Herschel observations of Cen A: stellar heating of two extragalactic dust clouds

Publication date: 15 March 2012

Authors: Auld, R., et al.

Journal: Monthly Notices of the Royal Astronomical Society
Volume: 420
Issue: 3
Page: 1882-1896
Year: 2012

Copyright: Royal Astronomical Society

We present the first results of a multiwavelength survey, incorporating Herschel-inline image, Spitzer, GALEX and Australian Telescope Compact Array (ATCA) observations, of a 1° × 1° field centred on Centaurus A. As well as detecting the inner lobes of the active galactic nucleus (AGN) jet and counterjet, we have found two clouds, bright at submillimetre wavelengths, ~15 kpc from the centre of Cen A that are co-aligned with the jets. Flux measurements at Herschel wavelengths have proved vital in constraining fits to the spectral energy distributions (SEDs). The clouds are well fitted by a single-temperature, modified blackbody spectrum (beta=2) indicating that we are looking at two cold dust clouds on the outskirts of Cen A. The temperature and masses of the clouds are T_north=12.6(+1.1, -1.2) K, T_south=15.1(+1.7, -1.6) K; log(M_north/M_Sun)=5.8(+0.2, -0.2); log(M_south/M_Sun)=5.6(+0.2, -0.2) and the gas-dust ratio for both clouds is ~100. The measured values for the northern dust cloud are consistent with previous measurements from ISO while the southern cloud is a new submillimetre detection.
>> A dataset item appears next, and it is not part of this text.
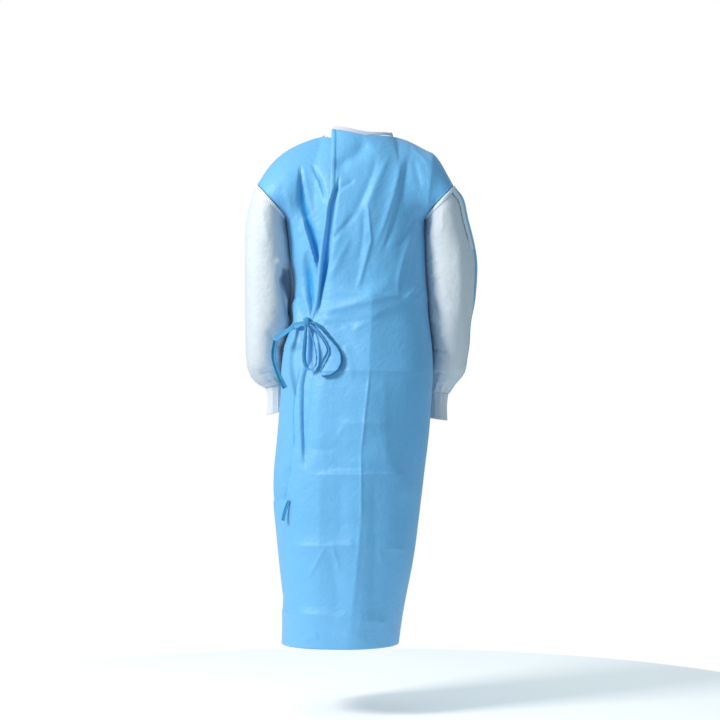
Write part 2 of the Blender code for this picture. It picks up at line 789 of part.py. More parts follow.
def ribbon_line(name):
    """Middle points and normals of a ribbon, its knotted ends set against the knot."""
    rows = [dict(zip(TIE_COLUMNS, row)) for row in TIES[name]]
    middles = []
    normals = []
    for row in rows:
        point, normal = back_frame(row["x"], row["z"])
        middles.append(point + np.array((0.0, -(row["out"] or 0.0), 0.0)))
        normals.append(normal)
    if rows[0]["out"] is None:
        middles[0] = knot_exit(middles[1])
    if rows[-1]["out"] is None:
        middles[-1] = knot_exit(middles[-2])
    return rows, np.array(middles), normals


def ribbon(name):
    """A flat tie: a strip with square edges along its middle line."""
    rows, middles, normals = ribbon_line(name)
    tangents = np.gradient(middles, axis=0)
    mesh = bmesh.new()
    loops = []
    for middle, tangent, normal, row in zip(middles, tangents, normals, rows):
        along = unit(tangent)
        normal = unit(normal - along * float(normal @ along))
        side = np.cross(along, normal)
        turn = math.radians(row["turn"])
        wide = side * math.cos(turn) + normal * math.sin(turn)
        thick = normal * math.cos(turn) - side * math.sin(turn)
        half = wide * row["width"] / 2.0
        deep = thick * TIE_WALL / 2.0
        corners = (middle - half - deep, middle + half - deep, middle + half + deep, middle - half + deep)
        loops.append([mesh.verts.new(corner) for corner in corners])
    for first, second in zip(loops, loops[1:]):
        for k in range(4):
            mesh.faces.new((first[k], first[(k + 1) % 4], second[(k + 1) % 4], second[k]))
    mesh.faces.new(loops[0])
    mesh.faces.new(loops[-1])
    return finish(name, mesh, "nonwoven_blue")


def knot():
    centre, side, normal, up = knot_frame()
    mesh = bmesh.new()
    bmesh.ops.create_uvsphere(mesh, u_segments=KNOT_SEGMENTS, v_segments=KNOT_RINGS, radius=1.0)
    for vert in mesh.verts:
        a, b, c = (part * radius for part, radius in zip(vert.co, KNOT_RADII))
        vert.co = centre + side * a + normal * b + up * c
    return finish("tie_knot", mesh, "nonwoven_blue")


def sleeve_edge(piece_columns, row, inward, points):
    """Cells of a sleeve half's end row, for these points of the ring."""
    return [((row, piece_columns[k]), (row + inward, piece_columns[k])) for k in points]


def set_sleeve(side, body, body_column, body_inward, front, front_column):
    """Sleeve and cuff of one side, sewn to the back panel and to the front."""
    rings = sleeve_rings(side)
    back_half, front_half = sleeve(side)
    split = ARM_ROWS + TOP_SEAM[side]["extra"]
    whole = 2 * ARM_ROWS
    top = len(rings) - 1
    if side == "left":
        back_columns = {k: split - k for k in range(split + 1)}
        front_columns = {k: whole - k for k in range(split, whole + 1)}
    else:
        back_columns = {k: k for k in range(split + 1)}
        front_columns = {k: k - split for k in range(split, whole + 1)}
    arm = range(SKIRT_ROWS, SKIRT_ROWS + ARM_ROWS + 1)
    back_loop = column_edge(body_column, body_inward, arm)
    front_loop = column_edge(front_column, -body_inward, arm)[::-1]
    shoulder = range(ARM_ROWS + 1)
    sew(body, back_loop, back_half, sleeve_edge(back_columns, top, -1, shoulder))
    front_part = range(split, whole + 1)
    sew(front, front_loop[split - ARM_ROWS:], front_half, sleeve_edge(front_columns, top, -1, front_part))
    if split > ARM_ROWS:
        over = range(ARM_ROWS, split + 1)
        sew(front, front_loop[: split - ARM_ROWS + 1], back_half, sleeve_edge(back_columns, top, -1, over))
    every = range(top + 1)
    step = 1 if side == "left" else -1
    top_seam = column_edge(back_columns[split], step, every)
    sew(back_half, top_seam, front_half, column_edge(front_columns[split], -step, every))
    under_seam = column_edge(back_columns[0], -step, every)
    sew(back_half, under_seam, front_half, column_edge(front_columns[whole], step, every))

    band = cuff(side, rings)
    last = len(CUFF) - 1
    columns = {k: whole - 1 - k if side == "left" else k for k in range(whole)}
    columns[whole] = columns[0]
    halves = (
        (back_half, back_columns, range(split + 1)),
        (front_half, front_columns, front_part),
    )
    for half, half_columns, part in halves:
        sew(band, sleeve_edge(columns, last, -1, part), half, sleeve_edge(half_columns, 0, 1, part))
    return [back_half, front_half, band]


def main():
    clear_scene()
    outer = outer_panel()
    inner = inner_panel()
    front = front_panel()
    top = SKIRT_ROWS + ARM_ROWS
    last_outer = OUTER_COLUMNS + SHOULDER_COLUMNS
    last_front = 2 * SHOULDER_COLUMNS + 2 * FRONT_COLUMNS
    skirt = range(0, SKIRT_ROWS + 1)
    sew(outer, column_edge(last_outer, -1, skirt), front, column_edge(0, 1, skirt))
    sew(inner, column_edge(0, 1, skirt), front, column_edge(last_front, -1, skirt))
    seam = range(SHOULDER_COLUMNS + 1)
    right_back = [last_outer - k for k in seam]
    left_front = [last_front - k for k in seam]
    sew(outer, row_edge(top, -1, right_back), front, row_edge(top, -1, seam))
    sew(inner, row_edge(top, -1, seam), front, row_edge(top, -1, left_front))
    pieces = [outer, inner, front]
    pieces += set_sleeve("right", outer, last_outer, -1, front, 0)
    pieces += set_sleeve("left", inner, 0, 1, front, last_front)
    pieces.append(neck_binding(outer, inner, front))
    for piece in pieces:
        piece.build()
    for name in TIES:
        ribbon(name)
    knot()


main()
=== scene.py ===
"""Looks of a wraparound surgical gown, kept in its worn, hollow shape.

Each piece of cloth takes the outer skin of its solid as a grid of points, is drawn finer along
smooth curves, gets its creases, and becomes a thin sheet with its own cloth coordinates.
Creases on the back are placed by where they show in the 720 pixel picture.
"""

import math

import bmesh
import bpy
import numpy as np
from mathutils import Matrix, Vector


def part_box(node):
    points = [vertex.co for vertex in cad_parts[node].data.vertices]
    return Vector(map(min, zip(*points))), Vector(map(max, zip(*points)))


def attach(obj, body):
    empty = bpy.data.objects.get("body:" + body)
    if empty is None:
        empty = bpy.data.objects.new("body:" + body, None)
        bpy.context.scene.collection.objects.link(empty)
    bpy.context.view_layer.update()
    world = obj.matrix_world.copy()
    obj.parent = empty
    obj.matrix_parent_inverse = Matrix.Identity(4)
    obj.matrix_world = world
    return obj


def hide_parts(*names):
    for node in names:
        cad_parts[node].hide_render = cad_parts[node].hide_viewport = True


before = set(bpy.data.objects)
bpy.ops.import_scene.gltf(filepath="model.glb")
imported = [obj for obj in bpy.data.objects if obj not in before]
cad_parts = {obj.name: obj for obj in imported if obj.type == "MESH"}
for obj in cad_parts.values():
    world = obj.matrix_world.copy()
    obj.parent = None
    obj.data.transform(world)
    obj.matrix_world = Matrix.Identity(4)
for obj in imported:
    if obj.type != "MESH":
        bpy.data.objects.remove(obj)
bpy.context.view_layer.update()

# The picture and its camera
PICTURE = 720
PIXEL = 0.00241
CAMERA_DISTANCE = 5.5
CAMERA_X = 0.0048
CAMERA_Z = -0.564
SENSOR = 36.0
FLOOR_Z = -1.41

# Cloth
WALLS = {"cloth": 0.0015, "binding": 0.0022, "tie": 0.0015}
MERGE = 2e-5
WALL_MATCH = 3e-5
CLOTH_THICKNESS = 0.0005
SEAM_HOLD = 0.014
NARROWEST_SHEET = 0.0101
EDGE_STEP = 0.0013

# Sewn edges: the cloth dips into the seam over this far, and shade is painted along them over the same width
SEAM_WIDTH = 0.0034
SEAM_DIP = 0.0022
SEAM_PLUMP = 0.0009
SIDE_SEAM = 0.0

# Free edge of the outer panel: a rolled strip with a valley beside it
ROLL_MIDDLE = 0.0052
ROLL_WIDTH = 0.0056
ROLL_HEIGHT = 0.0030
# Folds deeper than a share of this depth get painted shade.
SHADED_FOLD_DEPTH = 0.011
# Width of a painted shadow along the lapped free edge below the waist.
LAP_SHADOW_WIDTH = 0.0026

# Overlocked seam allowances
OVERLOCK_WIDTH = 0.0100
OVERLOCK_LIFT = 0.0009
OVERLOCK_RIB = 0.0013
OVERLOCK_PITCH = 0.0046
OVERLOCK_STEP = 0.0008
OVERLOCK_LINES = 7

# The right sleeve's blue front half is lapped over the edge of its back half, in pixels from its outline
LAPPED_PIXELS = 1.9
OVERLOCK_PIXELS = 5.0
LAPPED_LEAST = 0.003
LAPPED_LIFT = 0.0009
# Width of the painted shade line along that seam.
SEAM_SHADE_LINE_WIDTH = 0.0026

# The sleeves lie against the body from below the armholes to the elbows
TOUCH_PIXELS = 0.7
TOUCH_MOST = 2.8
TOUCH_REACH = 0.040

# Gathers where a sleeve meets its cuff
GATHER_REACH = 0.040
GATHER_HEIGHT = 0.0017
GATHER_PITCH = 0.0135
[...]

The two dust clouds are located at the termini of the partial HI ring that surrounds Cen A which is also where the gas column density peaks. The Herschel survey encompasses the partial HI ring yet we find no evidence of dust emission in any other part of the ring. Assuming that the gas-dust ratio is the same in the rest of the ring, dust mass upper limits in the HI ring are consistent with low column density dust being present but falling below the SPIRE detection limit. We have discussed the origin of these clouds and various possible heating mechanisms. The observations favour a scenario in which the gas and dust were once part of a late-type galaxy, which has since merged with Cen A. The dominant heating mechanism which adequately explains the observed temperatures in both clouds is heating from the evolved stellar population within Cen A.